Although Americans drove far fewer miles in 2020 due to the coronavirus pandemic, the pedestrian death rate skyrocketed nationally, with blacks, Latinos, and Native Americans dying in disproportionate numbers when struck by motorists.
Preliminary data from the first half of last year shows that roughly the same number of pedestrian deaths occurred — 3,000 or so. But those fatalities happened when the nation recorded a more than 16% decline in vehicle miles traveled.
And the deaths in 2020 continued an ugly, decade-long trend in which pedestrian killings increased 46%, compared with a 5% increase in the same period for other vehicular fatalities. The Governors Highway Safety Association reported the sobering data and observed this:
“Walking is the most basic, inexpensive and environmentally friendly form of transportation.
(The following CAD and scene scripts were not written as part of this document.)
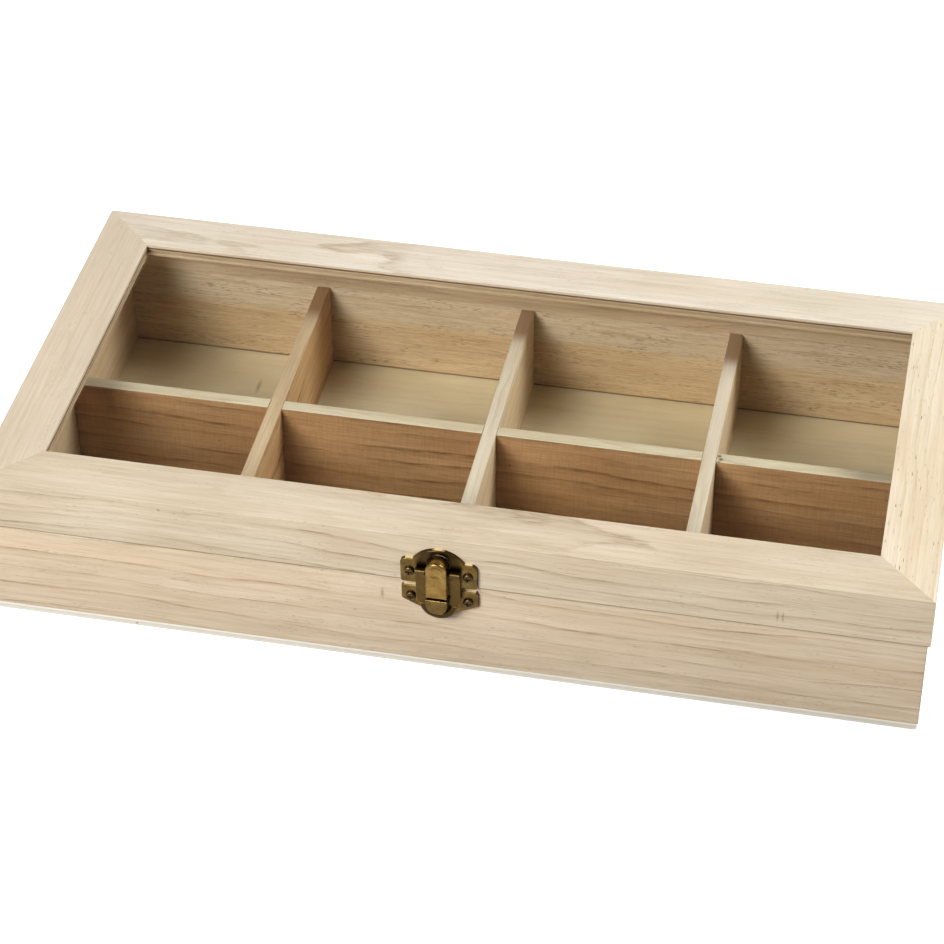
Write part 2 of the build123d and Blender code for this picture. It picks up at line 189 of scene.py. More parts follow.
def wood(name, along, pith, tilt, ring, pale, deep, line, strength, seed,
         warp=2.0, late=0.2, fine=(0.5, 0.5), pores=0.35, pit=(2.2, 0.26, 0.66), saw=0.0,
         spots=(), bands=(), ends=()):
    """A board of one log, in millimetres.

    along is the grain's axis, pith the log's middle across it, tilt its slope, ring the
    width of a growth ring and warp how far the rings stray. pale and deep are the colours
    of the wood, line that of rings and fibres, and strength the rings' amount. late is the
    dark share of a ring, fine the amounts of fibres and of streaks, pores the pores' amount,
    pit a pore's length, width and rarity, and saw the amount of saw marks. spots are dark
    flecks, each (x, y, z, reach, reach upwards, amount). bands tint a range of height, each
    (lowest, highest, softness, tint, amount), and ends all that lies beyond a place along
    the grain, each (place, softness, tint, amount)."""
    t = Material(name)
    place = t.millimetres()
    parts = t.split(place)
    run, a, b = (parts[i] for i in {"X": (0, 1, 2), "Y": (1, 0, 2)}[along])
    g = t.plus(run, seed * BOARD_STEP)

    def stretched(length, width, detail=2.0, rough=0.5):
        """Noise drawn out along the grain: one lump is about length by width mm."""
        lumps = t.joined(t.math("DIVIDE", g, length), t.math("DIVIDE", a, width),
                         t.math("DIVIDE", b, width))
        return t.noise(lumps, 1.0, detail, rough)

    def strayed(distance, size, *lump, detail=2.0):
        """The distance, up to size mm more or less."""
        return t.plus(distance, t.times(t.minus(stretched(*lump, detail=detail), 0.5), 2 * size))

    # distance from the pith, with the long waves and the small wobble of real rings
    off_a = t.minus(t.minus(a, pith[0]), t.times(run, tilt[0]))
    off_b = t.minus(t.minus(b, pith[1]), t.times(run, tilt[1]))
    radius = t.math("SQRT", t.plus(t.times(off_a, off_a), t.times(off_b, off_b)))
    radius = strayed(radius, warp * LONG_WAVES, 95, 34)
    radius = strayed(radius, 0.45, 16, 7, detail=3)
    radius = strayed(radius, 0.28, 6, 1.6)
    turns = t.math("DIVIDE", radius, ring)
    uneven = t.nodes.new("ShaderNodeTexNoise")
    uneven.noise_dimensions = "1D"
    uneven.inputs["Scale"].default_value = 0.45
    t.put(uneven.inputs["W"], t.plus(turns, seed))
    turns = t.plus(turns, t.times(uneven.outputs[0], 1.6))

    # rings and the fainter rings between them, which fade and break off, and loose hairs
    rings = t.ramp(t.math("FRACT", turns), [
        (0, 0.0), (1 - late * 2.5, 0.05), (1 - late, 0.25), (1 - late / 2, 0.6),
        (1 - late / 4, 1.0), (1, 0.0)])
    faint = t.ramp(t.math("FRACT", t.times(turns, 3.0)), [
        (0, 0.0), (0.7, 0.1), (0.93, 0.5), (1, 0.0)])
    fading = t.spread(stretched(48, 10), 0.38, 0.66, 0.25, 1.0)
    broken = t.spread(stretched(8, 0.7, detail=3), 0.35, 0.6, 0.35, 1.0)
    hairs = t.spread(stretched(30, 0.8, detail=3, rough=0.6), 0.56, 0.7)
    marks = t.times(t.plus(t.times(rings, fading), t.times(faint, 0.3)), broken)
    marks = t.math("MAXIMUM", marks, t.times(hairs, 0.42))

    # fibres, pores and patches
    fibres = stretched(14, 0.45, detail=3, rough=0.65)
    streaks = stretched(60, 1.8, detail=3)
    patches = t.spread(stretched(55, 16), 0.32, 0.68)
    pore_length, pore_width, rarity = pit
    pits = t.spread(stretched(pore_length, pore_width, detail=1), rarity, rarity + 0.08)
    sparse = t.spread(stretched(26, 5), 0.45, 0.62)
    pits = t.times(pits, t.plus(t.times(sparse, 0.8), 0.2))

    colour = t.mix(patches, pale, deep)
    for low, high, soft, tint, amount in bands:
        inside = t.times(t.spread(b, low - soft, low + soft),
                         t.spread(b, high - soft, high + soft, 1.0, 0.0))
        colour = t.stained(colour, inside, amount, tint)
    for start, soft, tint, amount in ends:
        colour = t.stained(colour, t.spread(run, start - soft, start + soft), amount, tint)
    rosy = t.spread(stretched(80, 9), 0.42, 0.68)
    colour = t.mix(t.times(rosy, 0.5), colour, (1.0, 0.93, 0.9, 1), "MULTIPLY")
    colour = t.stained(colour, t.spread(streaks, 0.35, 0.68), fine[1] * 0.4, line)
    colour = t.stained(colour, t.spread(fibres, 0.42, 0.7), fine[0] * 0.4, line)
    colour = t.stained(colour, marks, strength, line)
    dark = tuple(c * 0.42 for c in line[:3]) + (1.0,)
    colour = t.stained(colour, pits, pores, dark)
    height = t.minus(fibres, t.times(pits, 1.4))
    if saw:
        teeth = t.joined(t.math("DIVIDE", g, 0.8), 0.0, t.math("DIVIDE", b, 9.0))
        cuts = t.spread(t.noise(teeth), 0.4, 0.65)
        colour = t.stained(colour, cuts, saw, line)
        height = t.minus(height, t.times(cuts, 0.8))
    for x, y, z, across, upwards, amount in spots:
        fleck = t.near(place, (x, y, z), (across, across, upwards), 0.35)
        ragged = t.spread(stretched(1.1, 1.1), 0.3, 0.55, 0.35, 1.0)
        colour = t.stained(colour, t.times(fleck, ragged), amount, dark)
    t.set("Base Color", colour)
    t.set("Roughness", t.spread(streaks, 0.3, 0.7, 0.62, 0.78))
    t.set("Specular IOR Level", 0.28)
    t.bump(height, 0.35, 0.00012)
    return t.material


# Building meshes

SMOOTH_ANGLE = math.radians(35)
NEAR_FACE = 0.2 * MM    # how far off a side of its board a face may lie and count as part of it


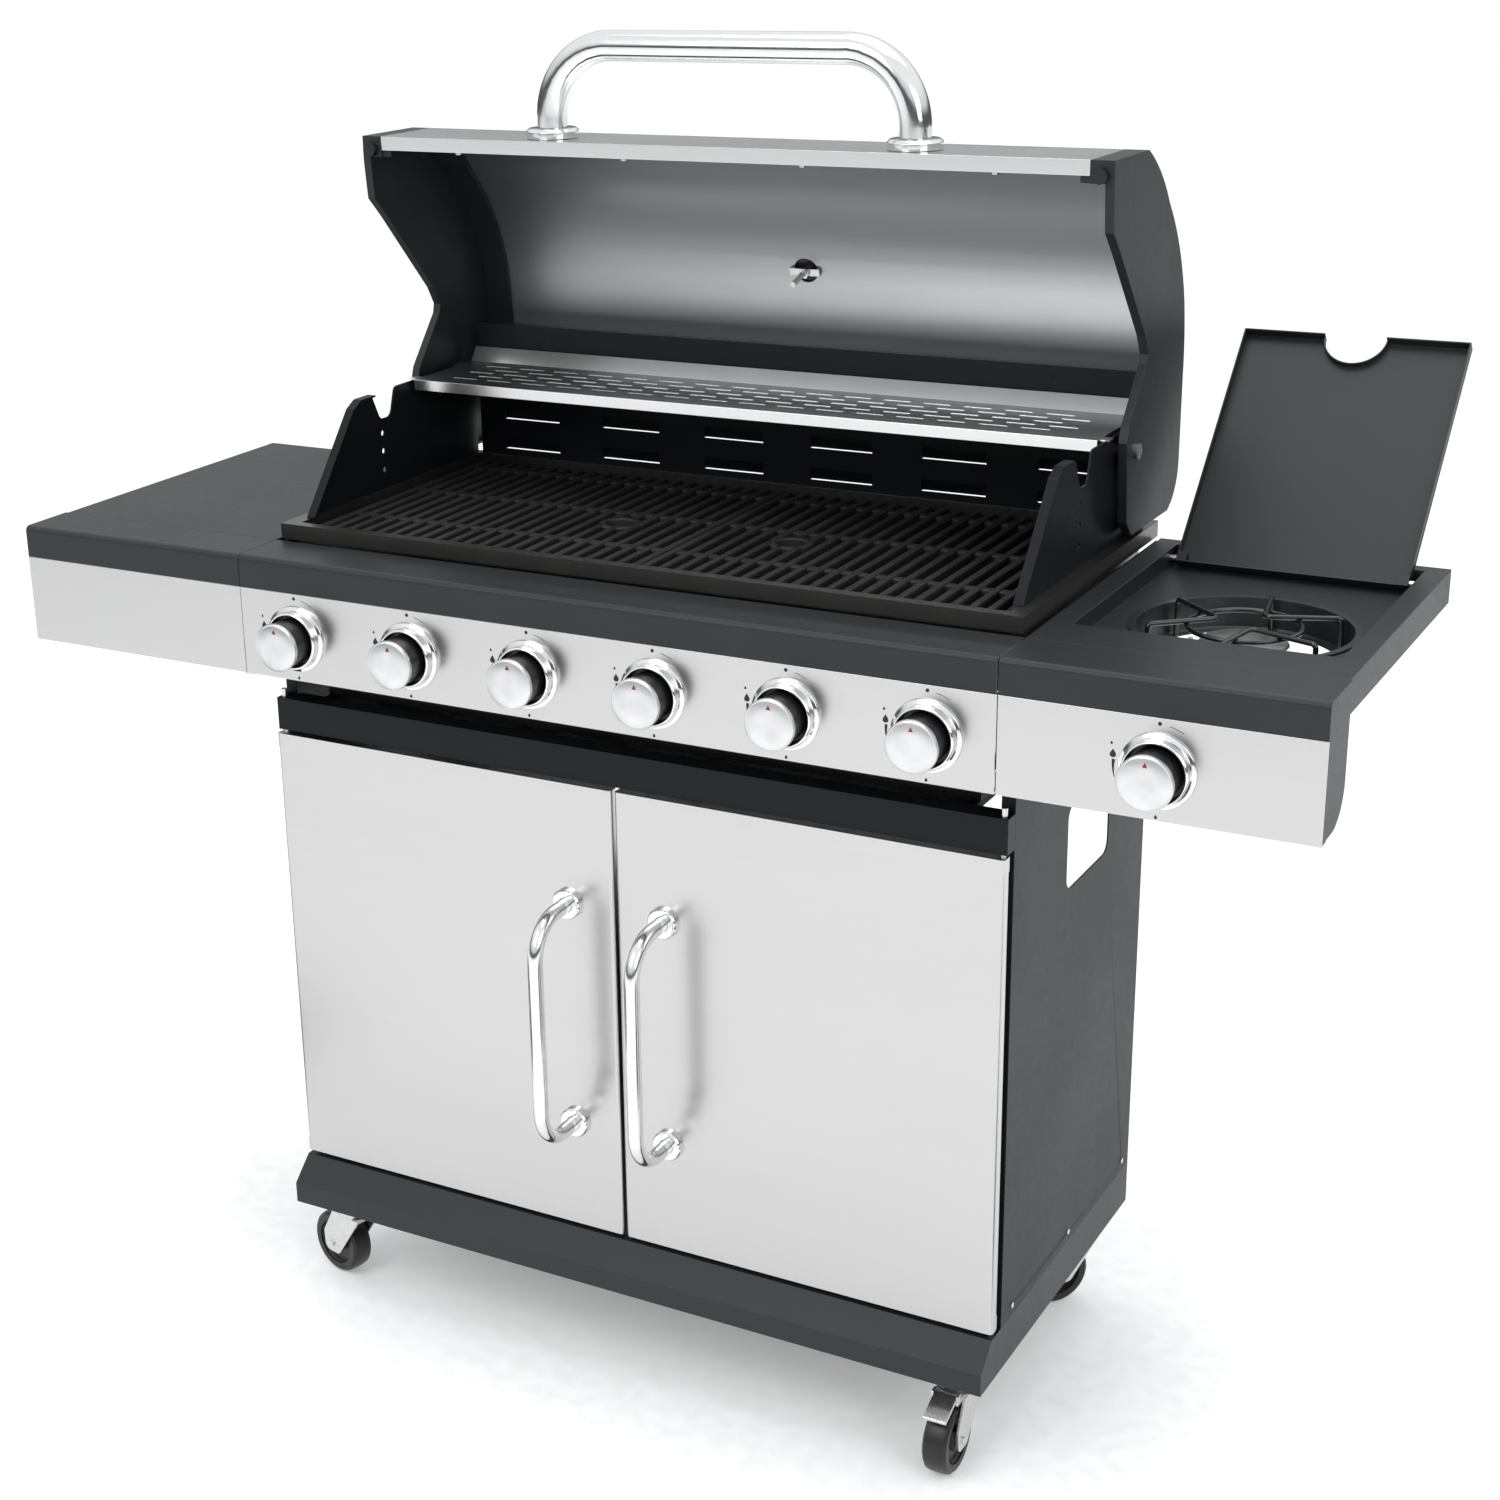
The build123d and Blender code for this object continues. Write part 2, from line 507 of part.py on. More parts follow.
def lid_handle():
    base_z = 1276.8
    top_z = base_z - 1.0 + LID_HANDLE_RISE
    x, y = LID_HANDLE_X, LID_HANDLE_Y
    path = FilletPolyline((-x, y, base_z + 1), (-x, y, top_z), (x, y, top_z), (x, y, base_z + 1), radius=LID_BEND)
    bar = tube(path, LID_TUBE_R, 2.0)
    rosette = turned((LID_TUBE_R + 0.1, 0), (27.5, 0), (27.5, 6.5), (25, 9.5), (LID_TUBE_R + 0.1, 10))
    put("lid_handle", bar, *[Pos(side * x, y, base_z) * rosette for side in (-1, 1)])


def lid_fasteners():
    """Pivot bolts with their spacers, screws under the front lip and two rubber bumpers."""
    bumper_z = 1262.5
    pieces = []
    for side in (-1, 1):
        bolt = rod((PLATE_X - 4, PIVOT_Y, PIVOT_Z), (LID_X + 0.5, PIVOT_Y, PIVOT_Z), 4.0)
        head = rod((LID_X, PIVOT_Y, PIVOT_Z), (LID_X + 3.5, PIVOT_Y, PIVOT_Z), 8.0)
        spacer = rod((PLATE_X + 0.3, PIVOT_Y, PIVOT_Z), (LID_X - CAP_WALL, PIVOT_Y, PIVOT_Z), 7.0)
        nut = rod((PLATE_X - 7, PIVOT_Y, PIVOT_Z), (PLATE_X - 2.4, PIVOT_Y, PIVOT_Z), 6.5)
        whole = fuse(bolt, head, spacer, nut)
        pieces.append(whole if side > 0 else mirror_x(whole))
        pieces.append(rod((side * 406, LID_LIP_Y - 7.5, bumper_z), (side * 406, LID_LIP_Y, bumper_z), 7.2))
    for x in (-300, -100, 100, 300):
        pieces.append(rod((x, 271, 1259.5), (x, 271, 1262.0), 3.5))
    put("lid_fasteners", *pieces)


def thermometer():
    """A round dial on the outside of the lid, its stem through the hole in the skin."""
    plane = thermometer_plane()
    case = turned((0, 1.5), (20, 1.5), (31, 3.0), (33, 5.0), (33, 13.0), (31.5, 14.0), (30, 14.0), (30, 8.0),
                  (1.5, 8.0), (1.5, 12.0), (0, 12.0))
    stem = Pos(0, 0, -17) * Cylinder(3.2, 38)
    nut = extrude(Pos(0, 0, -10) * RegularPolygon(6.5, 6), amount=4.0)
    strap = Pos(0, 0, -5.8) * Box(35, 8, 1.6)
    legs = [Pos(side * 16.5, 0, -4.3) * Box(2, 8, 3.0) for side in (-1, 1)]
    put("thermometer", plane * fuse(case, stem, nut, strap, *legs))
    needle = Pos(0, 8, 10.5) * Box(1.6, 24, 0.8) + Pos(0, 0, 10.5) * Cylinder(3.0, 1.6)
    put("thermometer_needle", plane * (needle - Pos(0, 0, 10.5) * Cylinder(1.5 + RUN_GAP, 5)))


# ---- cabinet ------------------------------------------------------------------------------------
def side_panel(side):
    body = block(CABINET - SHEET, CABINET, PANEL_Y0, DEPTH, SEAM_Z + 0.2, TOP - 3)
    for y in (PANEL_Y0, DEPTH - SHEET):
        body += block(CABINET - PANEL_FLANGE, CABINET, y, y + SHEET, SEAM_Z + 0.2, BAND - 2)
    hand_hole = window(208, 328.5, 576.5, 664, 13)
    body -= prism_x(hand_hole, CABINET - 5, CABINET + 1)
    for y in PANEL_SCREWS:
        body -= rod((CABINET - 5, y, SEAM_Z + 12), (CABINET + 1, y, SEAM_Z + 12), 1.4)
    return body if side > 0 else mirror_x(body)


def side_panels():
    put("side_panel_left", side_panel(-1))
    put("side_panel_right", side_panel(1))


def base():
    """The cabinet floor, with a lip and a slope along the front and a deep skirt."""
    def section(t):
        return polygon((LIP_Y + t, BASE_Z0 - (1 if t else 0)), (LIP_Y + t, LIP_TOP - t * 0.4),
                       (38 + t * 0.6, SEAM_Z - t), (DEPTH - t, SEAM_Z - t), (DEPTH - t, BASE_Z0 - (1 if t else 0)))
    shell = prism_x(section(0), -CABINET, CABINET) - prism_x(section(2), -CABINET + 2, CABINET - 2)
    for x, y, _ in CASTER_SPOTS.values():
        y0, y1 = (LIP_Y + 1, y + 45) if y < 200 else (y - 45, DEPTH - 1)
        x0, x1 = (-CABINET + 1, x + 45) if x < 0 else (x - 45, CABINET - 1)
        shell += block(x0, x1, y0, y1, BASE_Z0, BASE_Z0 + 3)
        shell -= rod((x, y, BASE_Z0 - 1), (x, y, BASE_Z0 + 4), STEM_BOLT_R + RUN_GAP)
    for side in (-1, 1):
        shell -= rod((side * HINGE_X, HINGE_Y, SEAM_Z - 3), (side * HINGE_X, HINGE_Y, SEAM_Z + 1), HINGE_R)
    put("base", shell)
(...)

Walking provides essential connections between residential, retail, and commercial land use as well as access to public transit, especially in urban and suburban areas. Unfortunately, walking has become increasingly risky in recent years, whether walking the dog, traveling to work or school, exercising or simply taking a stroll.”
The key and unacceptable factors affecting pedestrian fatalities included “increased reckless driving behaviors, the need for safer road crossings and efforts to make pedestrians more visible through better lighting and other strategies, and the continued uptick in sales of sport utility vehicles (SUVs), which cause more pedestrian impacts in the event of a collision,” the safety group said.
The experts, noting that pedestrians get killed far more at night, said that blacks, Latinos, and Native Americans may have been fatally struck more during the pandemic because they make up a bigger share of “essential workers” — people who had to go out and labor to make ends meet, regardless of the pandemic and public health restrictions.
Intoxication played a huge role for motorists who were arrested and charged in pedestrian fatalities, the group’s data show. The safety advocates stressed a multi-part approach to reducing road and highway deaths with the self-explanatory program of E’s: Enforcement, Engineering, Education, Emergency Medical Response and Equity. The efforts to better police, fix, and upgrade roads and to improve medical care at wreck scenes cannot bypass poorer communities of color, the experts said.
And while national and big-picture efforts will be needed to deal with this problem, the safety advocates also reported this:
“Many low-cost infrastructure improvements — such as restriping crosswalks, repairing or replacing pedestrian signals, inspecting, and repairing broken sidewalks, trimming trees that impede walking or block sight lines or increasing illumination at intersections — can impact how the community reacts to stepped up enforcement and messages that call on motorists and pedestrians to adopt key safety behaviors.”
In my practice, I see not only the harms that patients suffer while seeking medical services, but also the damage that can be inflicted on them by wrecks involving cars, trucks, and motorcycles and injuring and killing not only motorists and passengers but also cyclists and pedestrians.
The nation for years had made strides in reducing the road toll, only to see this progress rolled back in recent times. Intoxication, sleeplessness, and distraction all have become increasing and unacceptable contributing factors — along with problematic technology — as to why our vehicles are killing us, more and more. We can avoid traveling when we’re so tired we can’t keep our eyes open. We can lay off the booze, marijuana, and prescription medications before getting behind the wheel. We can turn down the music and put away the electronic devices, foregoing texts, selfies, watching videos, playing games — and heaven know what else reckless drivers may be doing, so their attention fails to be fixed on the road.